Is this my ultimate promise, one I can deliver on? 

Wow.  That's quite a story, Dyck!  There is something scary about the idea of promises, and about commitment in general.  I had hoped that we might ease a bit of this energy in our dialogue, creating space for recognizing the commitments we are making and valuing them, rather than living in a place of "not good enough" or "too overwhelmed to act."  Your story helps me in this.

And I wonder--where is it written that failing to live up to a promise is so terrible that we are better off not making them?  I know that feeling too.  And I accept that "lip service" is the enemy.  Yet that still leaves room, does it not, for failure or for changing one's mind, yes?  

Aw shucks, Jerry!  Thank you!  I love hearing that.  As our friend Eric Hansen encourages us to ask--tell me more!

Ben, my seat mate... I gaze out the window, trying my best to see what's whisking by this train.  Having left the station, sensing a head of steam, it's not destined to stop until next scheduled town.  Do i dare be the desperado, ambushing the train solely to see if there's any gold aboard? 

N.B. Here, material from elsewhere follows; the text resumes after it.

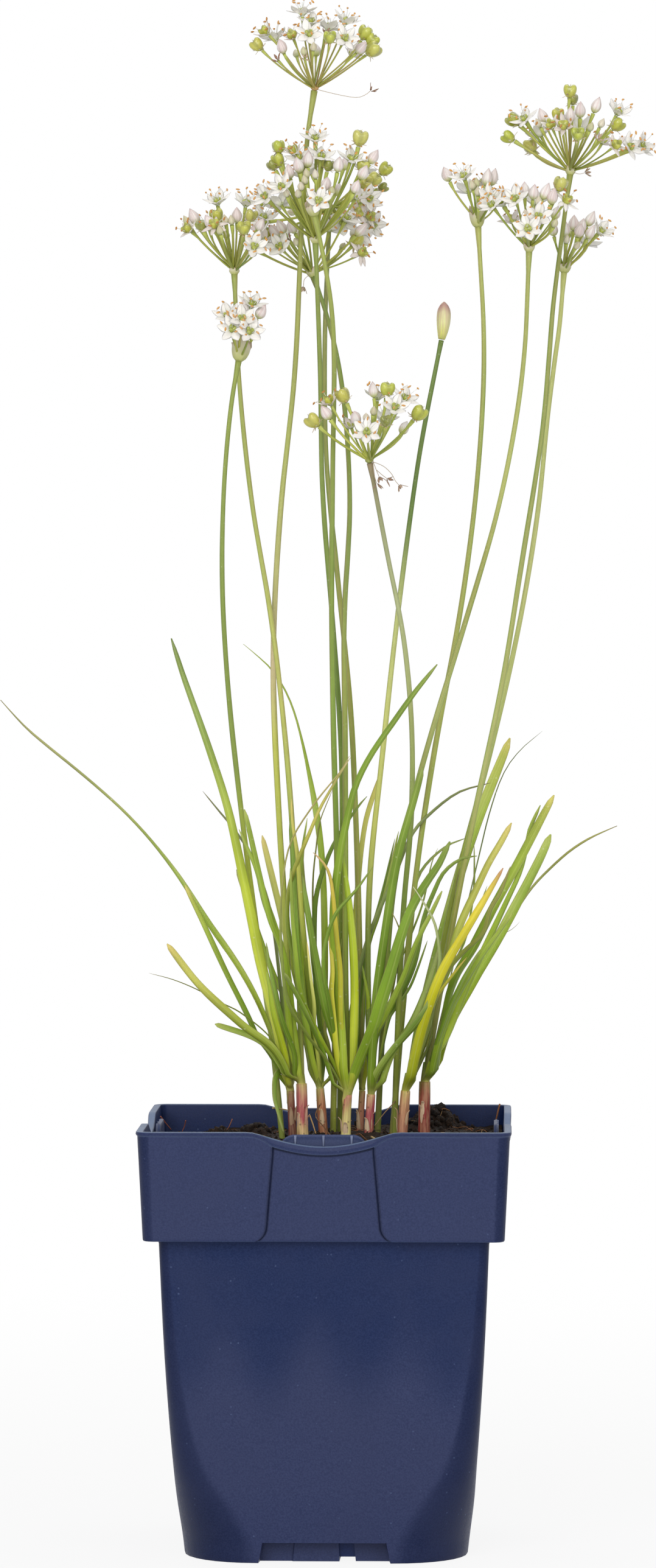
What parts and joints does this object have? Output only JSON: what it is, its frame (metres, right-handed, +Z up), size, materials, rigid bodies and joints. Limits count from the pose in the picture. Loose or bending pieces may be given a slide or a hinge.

1. Is a commitment or promise simply another, maybe more prominent way to emphasize truthfulness than in regular conversation?

2. What is the Value of a promise or commitment (to the giver... to the receiver) ?

3. If the giver has no expectation and the receiver perceives little or no value, then what results as the giver works or sacrifices indefinitely?

Perhaps after this you'd let me introduce inquiry to bring in the uses of words like Promise, Commitment, Swearing, Oath, Covenant, Contract.  Perhaps we'd look at the benefits, legal requirements, sacrifices or trade-offs of making versus not making promises et al.